Playing games itself is just another thing that I do. I love it obviously but it's the same as watching a TV show or a movie. It allows me to spend time on Gaf so that's a plus.

But the desire to make video-games is one of the reasons I'm studying Computer Science and one of my main goals is to make video-games as a living so in that regard is pretty damn important.
 
Massively important.

I am 37, homeowner, full time employed and just about to get married in September. We plan to have a baby in the next couple of years as well. I am also playing in 3 bands currently with a large gig schedule ... and yet I need to game, daily if possible.

I have been gaming since I had a Spectrum48k and an Atari2600 when I was 6yrs old in 1983. Since then, gaming has been a part of me.

Gaming is my time. It allows me to escape. To just relax and, in recent years, be social with friends.

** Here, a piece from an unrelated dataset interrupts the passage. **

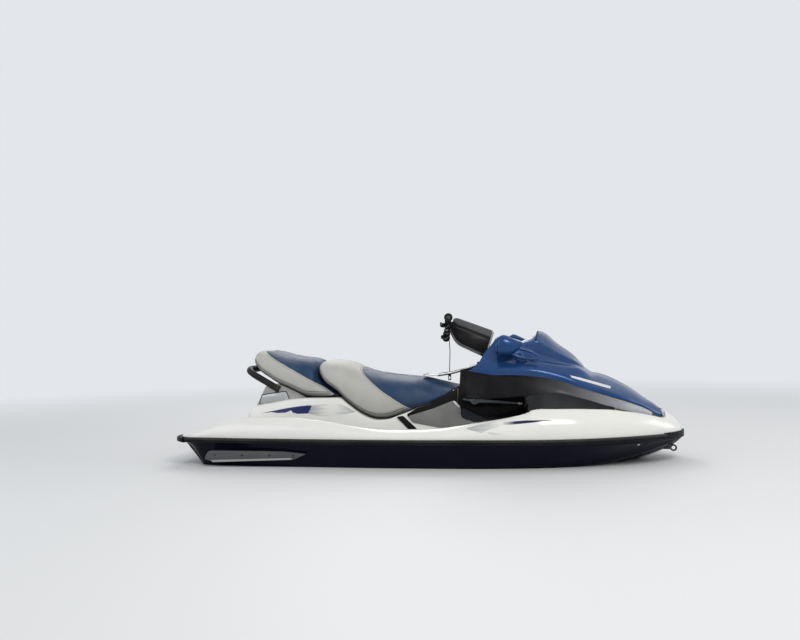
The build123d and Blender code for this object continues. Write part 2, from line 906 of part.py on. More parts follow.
def hood_outer():
    """outer form of the hood"""
    rings = []
    for x, edge, edge_z, shoulder, shoulder_z, top, top_z in hood_lines:
        rings.append(cross_ring(x, [(edge, edge_z), (shoulder, shoulder_z), (top, top_z)]))
    return skinned(rings)


def hood_hollow():
    """space inside the hood's wall, open below"""
    rings = []
    wall = hood_wall
    for x, edge, edge_z, shoulder, shoulder_z, top, top_z in hood_lines:
        half = [
            (edge - wall, edge_z - space_drop),
            (edge - wall, edge_z),
            (shoulder - wall, shoulder_z - wall / 2),
            (max(top - wall / 2, 4), top_z - wall),
        ]
        rings.append(cross_ring(x, half))
    front = hood_lines[-1][0] - hood_nose_wall
    return skinned(rings) & box_between((-beyond, -beyond, -beyond), (front, beyond, beyond))


def hood_space():
    """space left for the hood, with upright walls outside its lower edge so that it lifts out"""
    rows = hood_lines + [(hood_lines[-1][0] + nose_gap,) + hood_lines[-1][1:]]
    rings = []
    for x, edge, edge_z, shoulder, shoulder_z, top, top_z in rows:
        wall = edge + hood_clearance
        rings.append(cross_ring(x, [(wall, edge_z - space_drop), (wall, top_z + space_drop)]))
    return skinned(rings)


def rear_cut_solid():
    """space behind the hood's slanted rear edge"""
    (x0, z0), (x1, z1) = hood_rear_cut
    rear, low = x0 - hood_cut_run[0], z0 - hood_cut_run[1]
    return side_slab([(rear, low), (x0, z0), (x1, z1), (x1, beyond), (rear, beyond)], beyond)


def make_hood():
    shell = hood_outer() - rear_cut_solid() - hood_hollow()
    shell -= box_between((-beyond, -notch_half, notch_floor), (notch_front, notch_half, beyond))
    x, z = hood_hinge
    for side in (1, -1):
        y = side * (hinge_length / 2 + seat_face_gap + hinge_lug / 2)
        room = Box(lug_room[0], hinge_lug + 2 * hood_clearance, lug_room[1])
        shell -= Pos(x, y, z - lug_room_drop) * room
    shell += Pos(x, 0, z) * Rot(90, 0, 0) * Cylinder(hinge_barrel, hinge_length)
    return shell - Pos(x, 0, z) * Rot(90, 0, 0) * Cylinder(hinge_pin + pin_running, 2 * hinge_length)


def make_wind_deflector():
    rings = []
    inner_rings = []
    wall = deflector_wall
    for x, base, base_z, side, side_z, shoulder, shoulder_z, crest in deflector_lines:
        rings.append(cross_ring(x, [(base, base_z), (side, side_z), (shoulder, shoulder_z), (crest_half, crest)]))
        half = [
            (base - wall, base_z - deflector_open),
            (side - wall, side_z - wall),
            (shoulder, shoulder_z - wall),
            (crest_half, crest - wall),
        ]
        inner_rings.append(cross_ring(x, half))
    body = skinned(rings)
    body -= skinned(inner_rings) & box_between((-beyond, -beyond, -beyond), (deflector_hollow_end, beyond, beyond))
    body -= side_slab(deflector_rear_cut, beyond)
    return body - hood_outer()


def mirror_ring(x, half_width, half_height, side):
    """oval of the mirror pod at station x"""
    y, z = side * mirror_centre[0], mirror_centre[1]
    turns = [2 * pi * index / mirror_facets for index in range(mirror_facets)]
    return [(x, y + half_width * cos(turn), z + half_height * sin(turn)) for turn in turns]


def make_mirror(side):
    pod = skinned([mirror_ring(*row, side) for row in mirror_sections])
    middle = side * (mirror_centre[0] - loop_inset)
    fin = side_slab(mirror_loop, loop_thick / 2, middle)
    fin -= side_slab(mirror_hole, loop_thick, middle)
    pod += fin
    return pod - hood_outer()


def make_mirror_glasses():
    glasses = []
    for side in (1, -1):
        x, width, height = mirror_sections[0]
        far = x - seat_face_gap
        rings = [mirror_ring(at, width - glass_inset, height - glass_inset, side) for at in (far - glass_thick, far)]
        glasses.append(skinned(rings))
    return Compound(glasses)


def make_storage_bin(deck):
    (x0, x1) = bin_x
    outer = box_between((x0, -bin_half, bin_floor), (x1, bin_half, bin_top))
    lip = box_between((x0 - bin_lip, -bin_half - bin_lip, bin_lip_z), (x1 + bin_lip, bin_half + bin_lip, bin_top))
    inner = box_between(
        (x0 + bin_wall, -bin_half + bin_wall, bin_floor + bin_wall),
        (x1 - bin_wall, bin_half - bin_wall, beyond),
    )
    return (outer + lip - inner) - deck


def make_instrument_panel(console):
    return side_slab(panel_outline, panel_half) - console


def steering_frame():
    """frame on the steering axis, with z along it"""
    x, y, z = steering_pivot
    rake = radians(steering_rake)
    return Plane(origin=(x, y, z), x_dir=(0, 1, 0), z_dir=(-sin(rake), 0, cos(rake))).location


def turned(shape):
    """turns a piece of the handlebar to its angle at rest"""
    rake = radians(steering_rake)
    axis = Axis(steering_pivot, (-sin(rake), 0, cos(rake)))
    return shape.rotate(axis, steering_rest)


def make_steering_column():
    low, high = column_length
    column = steering_frame() * Pos(0, 0, (low + high) / 2) * Cylinder(column_radius, high - low)
    return turned(column - side_slab(cover_profile, cover_half))


def make_steering_cover():
    cover = side_slab(cover_profile, cover_half)
    cover -= Pos(bar_x, 0, bar_z) * Rot(90, 0, 0) * Cylinder(bar_radius, 4 * cover_half)
    return turned(cover)


def make_steering_pad():
    (x0, z0), (x1, z1) = cover_profile[1], cover_profile[3]
    outline = [(x0 + x, z0 + z) for x, z in pad_front] + [(x1 + x, z1 + z) for x, z in pad_rear]
    return turned(side_slab(outline, cover_half - pad_inset) - side_slab(cover_profile, beyond))


def make_handlebar_tube():
    tube = Pos(bar_x, 0, bar_z) * Rot(90, 0, 0) * Cylinder(bar_radius, 2 * bar_half)
    return turned(tube)


def make_grip(side):
    middle = side * (bar_half - grip_length / 2)
    grip = Pos(bar_x, middle, bar_z) * Rot(90, 0, 0) * Cylinder(grip_radius, grip_length)
    middle = side * (bar_half - flange_thick / 2)
    end = Pos(bar_x, middle, bar_z) * Rot(90, 0, 0) * Cylinder(flange_radius, flange_thick)
    return grip + end


def make_handlebar_grips():
    bore = Pos(bar_x, 0, bar_z) * Rot(90, 0, 0) * Cylinder(bar_radius, 3 * bar_half)
    grips = [turned(make_grip(side) - bore) for side in (1, -1)]
    return Compound(grips)


def make_throttle_lever():
    y = -(bar_half - grip_length - throttle_gap)
    clamp = Pos(bar_x, y, bar_z) * Rot(90, 0, 0) * Cylinder(bar_radius + throttle_wall, throttle_clamp)
    clamp += box_at((bar_x, y, bar_z), throttle_body)
    (rear, front), (low, high) = throttle_reach, throttle_z
    lever = box_at((bar_x, y, bar_z), ((rear, -lever_length, low), (front, throttle_body[1][1], high)))
    bore = Pos(bar_x, 0, bar_z) * Rot(90, 0, 0) * Cylinder(bar_radius, 3 * bar_half)
    return turned(clamp + lever - bore)


def make_switch_housing():
    y = bar_half - grip_length - switch_gap
    body = Pos(bar_x, y, bar_z) * Rot(90, 0, 0) * Cylinder(bar_radius + switch_wall, switch_length)
    body += box_at((bar_x, y, bar_z), switch_body)
    bore = Pos(bar_x, 0, bar_z) * Rot(90, 0, 0) * Cylinder(bar_radius, 3 * bar_half)
    start = Vector(*cord_route[0])
    back = (start - Vector(*cord_route[1])).normalized() * post_length
    plane = Plane(origin=start, z_dir=back)
    post = plane * Pos(0, 0, post_length / 2) * Cylinder(post_radius, post_length)
    return turned(body - bore) + post - turned(bore) - turned(make_grip(1))


def corner_radii(points, largest):
    """radius of each inner corner of a route: 0.45 of the shorter run over the half turn's tangent"""
    radii = []
    for before, point, after in zip(points, points[1:], points[2:]):
        back = Vector(*point) - Vector(*before)
        ahead = Vector(*after) - Vector(*point)
        half = radians(back.get_angle(ahead)) / 2
        radii.append(min(0.45 * min(back.length, ahead.length) / tan(half), largest))
    return radii


def make_lanyard_cord():
    radii = corner_radii(cord_route, bend_limit)
    print("lanyard cord radii", [round(r) for r in radii])
    path = FilletPolyline(*cord_route, radius=radii)
    start = Vector(*cord_route[0])
    plane = Plane(origin=start, z_dir=Vector(*cord_route[1]) - start)
    tube = sweep(plane * Circle(cord_radius), path=path)
    print("lanyard cord length", round(path.length), "volume ratio",
          round(tube.volume / (pi * cord_radius ** 2 * path.length), 3))
    return tube


def make_lanyard_clip():
    half, deep, high = clip_size
    hole_half, hole_top, hole_low = clip_hole
    clip = box_at(cord_route[-1], ((-half, -deep, -high), (half, deep, -seat_face_gap)))
    return clip - box_at(cord_route[-1], ((-hole_half, -deep - 1, -hole_low), (hole_half, deep + 1, -hole_top)))


def make_shift_lever(console):
    x, z = lever_hub
    y = -console_sections[1][1]
    hub = Pos(x, y + hub_shift, z) * Rot(90, 0, 0) * Cylinder(*hub_size)
    arm = side_slab([(x + u, z + v) for u, v in lever_arm], lever_half, y - lever_inset)
    return biggest(hub + arm - console)


def make_deck_mats():
    mats = []
    low = floor_z + seat_face_gap
    for side in (1, -1):
        middle = side * (well_inner + well_outer) / 2
        length = well_front - well_rear - mat_margin[0]
        width = well_outer - well_inner - mat_margin[1]
        mat = RectangleRounded(length, width, mat_corner)
        mats.append(slab_plan(Pos((well_front + well_rear) / 2 + mat_shift, middle) * mat, low, low + mat_thick))
    x, length, margin = platform_mat
    platform = RectangleRounded(length, 2 * platform_half - margin, platform_corner)
    mats.append(slab_plan(Pos(x, 0) * platform, low, low + mat_thick))
    return Compound(mats)


def tow_eye(x, y, z, reach):
    """plate with a bore, and a stem that reaches back to the hull"""
    eye = Pos(x, y, z) * Rot(90, 0, 0) * extrude(RegularPolygon(eye_outer, eye_facets), eye_thick / 2, both=True)
    low, high = sorted((x, x + reach))
    eye += box_between((low, y - eye_thick / 2, z - eye_stem / 2), (high, y + eye_thick / 2, z + eye_stem / 2))
    return eye - Pos(x, y, z) * Rot(90, 0, 0) * Cylinder(eye_bore, 2 * eye_thick)


def make_tow_eyes(hull):
    x, (y, z) = hull_lines[0][0] - eye_outer - stern_eye_gap, stern_eye
    eyes = [tow_eye(x, side * y, z, stern_eye_reach) for side in (1, -1)]
    eyes.append(tow_eye(*bow_eye, bow_eye_reach))
    return Compound([eye - hull for eye in eyes])


def save(shape, name):
    solids = shape.solids()
    shape = solids[0] if len(solids) == 1 else Compound(solids)
    shape.label = name
    export_step(shape, "parts/" + name + ".step")


os.makedirs("parts", exist_ok=True)
lower_hull = make_lower_hull()
upper_deck = make_upper_deck()
rear_support = make_rear_support()
rear_seat = make_rear_seat()
console = make_console(upper_deck)
save(lower_hull, "lower_hull")
save(upper_deck, "upper_deck")
save(make_rub_rail(), "rub_rail")
save(bumper(bow_zone(), *bow_bumper_size), "bow_bumper")
save(bumper(stern_zone(), *stern_bumper_size), "stern_bumper")
save(make_ride_plate(), "ride_plate")
save(make_intake_grate(), "intake_grate")
save(make_jet_pump_housing(), "jet_pump_housing")
save(make_impeller(), "impeller")
save(make_drive_shaft(), "drive_shaft")
save(make_steering_nozzle(), "steering_nozzle")
save(make_reverse_bucket(), "reverse_bucket")
save(make_engine_block(lower_hull), "engine_block")
save(rear_support, "rear_support")
save(make_grab_handle(rear_support, rear_seat), "grab_handle")
save(rear_seat, "rear_seat")
save(make_front_seat(), "front_seat")
save(console, "console")
save(make_glove_box(), "glove_box")
save(make_glove_box_lid(), "glove_box_lid")
save(make_hood(), "hood")
save(make_wind_deflector(), "wind_deflector")
save(make_mirror_glasses(), "mirror_glasses")
save(make_storage_bin(upper_deck), "storage_bin")
save(make_instrument_panel(console), "instrument_panel")
save(make_steering_column(), "steering_column")
save(make_steering_cover(), "steering_cover")
save(make_steering_pad(), "steering_pad")
save(make_handlebar_tube(), "handlebar_tube")
save(make_handlebar_grips(), "handlebar_grips")
save(make_throttle_lever(), "throttle_lever")
save(make_switch_housing(), "switch_housing")
save(make_lanyard_cord(), "lanyard_cord")
save(make_lanyard_clip(), "lanyard_clip")
save(make_shift_lever(console), "shift_lever")
save(make_deck_mats(), "deck_mats")
save(make_tow_eyes(lower_hull), "tow_eyes")
trims = []
base_panels = []
for side_name, side in (("left", 1), ("right", -1)):
    save(make_sponson(side, lower_hull), "sponson_" + side_name)
    panel = biggest(panel_solid(side_panel_lines, side, panel_wall) - upper_deck - hood_space())
    save(panel, "side_panel_" + side_name)
    trims.append(biggest(panel_solid(trim_lines, side, panel_wall) - upper_deck - panel))
    base_panels.append(make_seat_base_panel(side, upper_deck))
    save(make_mirror(side), "mirror_" + side_name)
save(Compound(trims), "front_trims")
save(Compound(base_panels), "seat_base_panels")
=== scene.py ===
import json
from math import cos, pi, radians, sin, sqrt

import bmesh
import bpy
import numpy as np
from mathutils import Matrix, Vector
from mathutils.bvhtree import BVHTree
from mathutils.kdtree import KDTree

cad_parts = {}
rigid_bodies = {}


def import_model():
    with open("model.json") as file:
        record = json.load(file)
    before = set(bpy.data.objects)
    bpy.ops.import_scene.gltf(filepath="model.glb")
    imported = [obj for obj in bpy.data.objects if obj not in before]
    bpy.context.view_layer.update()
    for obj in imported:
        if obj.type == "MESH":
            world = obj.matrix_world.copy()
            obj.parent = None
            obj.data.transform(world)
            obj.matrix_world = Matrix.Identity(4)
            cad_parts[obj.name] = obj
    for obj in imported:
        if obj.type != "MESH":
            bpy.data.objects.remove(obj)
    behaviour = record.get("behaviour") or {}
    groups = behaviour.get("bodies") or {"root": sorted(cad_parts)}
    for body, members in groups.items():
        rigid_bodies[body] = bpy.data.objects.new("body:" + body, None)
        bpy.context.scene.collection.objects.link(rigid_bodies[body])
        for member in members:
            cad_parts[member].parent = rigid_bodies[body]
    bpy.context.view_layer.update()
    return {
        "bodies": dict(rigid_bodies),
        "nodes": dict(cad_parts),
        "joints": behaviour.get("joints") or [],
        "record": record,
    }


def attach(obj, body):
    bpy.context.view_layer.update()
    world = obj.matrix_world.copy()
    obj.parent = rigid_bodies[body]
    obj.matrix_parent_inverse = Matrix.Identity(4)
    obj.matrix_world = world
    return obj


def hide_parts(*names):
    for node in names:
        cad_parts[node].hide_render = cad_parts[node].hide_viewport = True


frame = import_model()
print("frame loaded")


def mm(*rows):
    # rows written in millimetres, or thousandths of a share, as metres and shares
    return tuple(tuple(v / 1000 for v in row) for row in rows)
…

If I don't game I get irritable until I have scratched the itch.
 
it's part of my life. I been steadily playing games since 1986, with no intention of quitting anytime soon
 
It has been a massive part of my life since the age of 4. My father introduced me to gaming and for the next 19 years it was the #1 thing we did together. I think it went a long way in building the close relationship we had until his passing.

I've gamed pretty every day of my life for the last 10 years and it is by far my number 1 pass time now. At the tender age of 34 I don't go out on the lash or to the football as much as I used to so It's basically what I do to unwind. Without it I think I'd go crazy.

Some of the most defining moments in my life I remember fondly based of which game I was playing at the time. From meeting my wife and playing on Resident Evil together to the birth of my kids while playing GTA 3 and then Uncharted.

I think it has defined who I am as a person and the social circles I generally hang about in.